Sunday, April 1, 2018

Our Guest today is Walter Rhein  

Cover by Roy Mauritsen

Perseid Press Release, ‘The Literate Thief’ by Walter Rhein

I’m really excited about the upcoming Perseid Press release of my novel ‘The Literate Thief.’ This book has actually been completed for over a year, but there have been various delays for its publication.

‘The Literate Thief’ is the second in a planned trilogy of novels that began with ‘The Reader of Acheron.’ ‘Reader’ was published in January of 2014, although either the kindle or the paperback page of Amazon says December of 2013. I wrote the first book because I wanted to engage the subject of emotional slavery. I was interested in how people sometimes allow themselves to fall into a pattern of behavior and, in effect, become their own jailer. When people are able to escape from such a scenario, it usually comes from an effort of willpower.

These books take place in a dystopian civilization in which reading is prohibited. The heroes scrounge around in dark recesses looking for ancient copies of the printed word in the hope of distilling some shred of comprehension or power in the world. In some ways, the novel is rather satirical and boiled out of my frustration that our public educational system sometimes feels like it works against a student’s ability to actually learn.

I’m also fascinated by how a ruling elite can construct a narrative and use it to control the populace. During the Trump campaign and Presidency, this inclination towards dystopian authoritarianism has become all the more omnipresent. We don’t quite live in a world where reading is prohibited, but we do live in one where reading is strongly discouraged, and that’s bad enough.

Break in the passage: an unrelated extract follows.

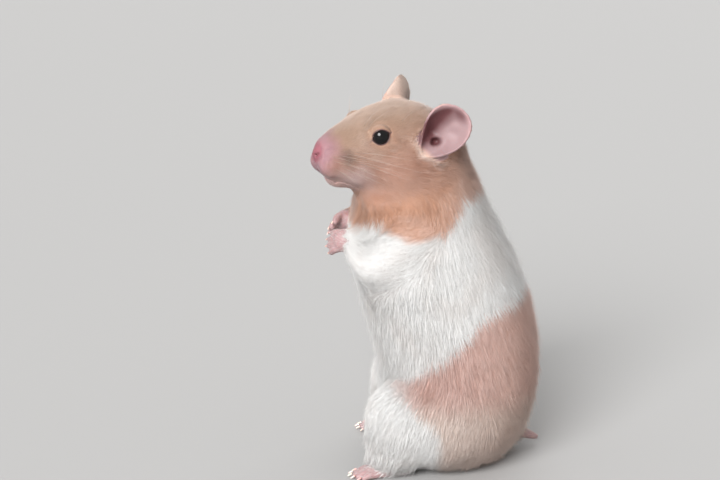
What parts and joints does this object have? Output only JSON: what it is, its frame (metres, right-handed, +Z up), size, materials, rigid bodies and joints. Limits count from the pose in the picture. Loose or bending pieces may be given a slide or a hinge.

The third installment of this trilogy is titled ‘The Master of Deceit’ and I have about 50 pages of notes on it already. I haven’t written any of the specific scenes yet, but I’ve wandered through them in my imagination enough times that I feel the book will go pretty fast once I begin writing the novel in earnest. I’ve been delaying the process because I want to see what the reaction to ‘The Literate Thief’ is before I really get started. I like the “scholarly” motif in the titles with the words, “Reader,” “Literate,” and “Master.” In some ways this series works as a criticism of public education, but mainly, I just hope people take it as a rousing fantasy adventure.

I always take reviews very seriously, and I’m grateful to anyone who picks up one of my books and leaves a comment. The reviews for ‘Reader of Acheron’ were very helpful in guiding my thought process in the sequel, and I will also apply the insights of my readers to the third volume. Reviews add clarity to what moments worked and what need further development. As an author, you intend to provide certain explanations in a subtle way, but sometimes it’s necessary to turn up the volume a notch or two.

My hope is that fans of ‘The Reader of Acheron’ will find this sequel broadens the world of the first book and provides a few answers to some lingering questions. It’s a fun universe to explore, and I certainly had fun walking around in it during the writing process. I think you’ll be surprised by what’s to be found under some overturned stones.

Most of all, I sincerely hope that there are some philosophical ideas in ‘The Literate Thief’ that readers may find enjoyment in toiling over. It was my intention to align these ideas in a way that the act of contemplating them would provide some insight into our own world. I believe in entertainment, and that’s the book’s primary function, but I also believe in utility. It is my greatest wish that the reader who comes to the end of ‘The Literate Thief,’ closes the cover, and sets the book aside, will then be better equipped to confront his or her reality from that moment forward. Please let me know if I succeeded, and best to all of you!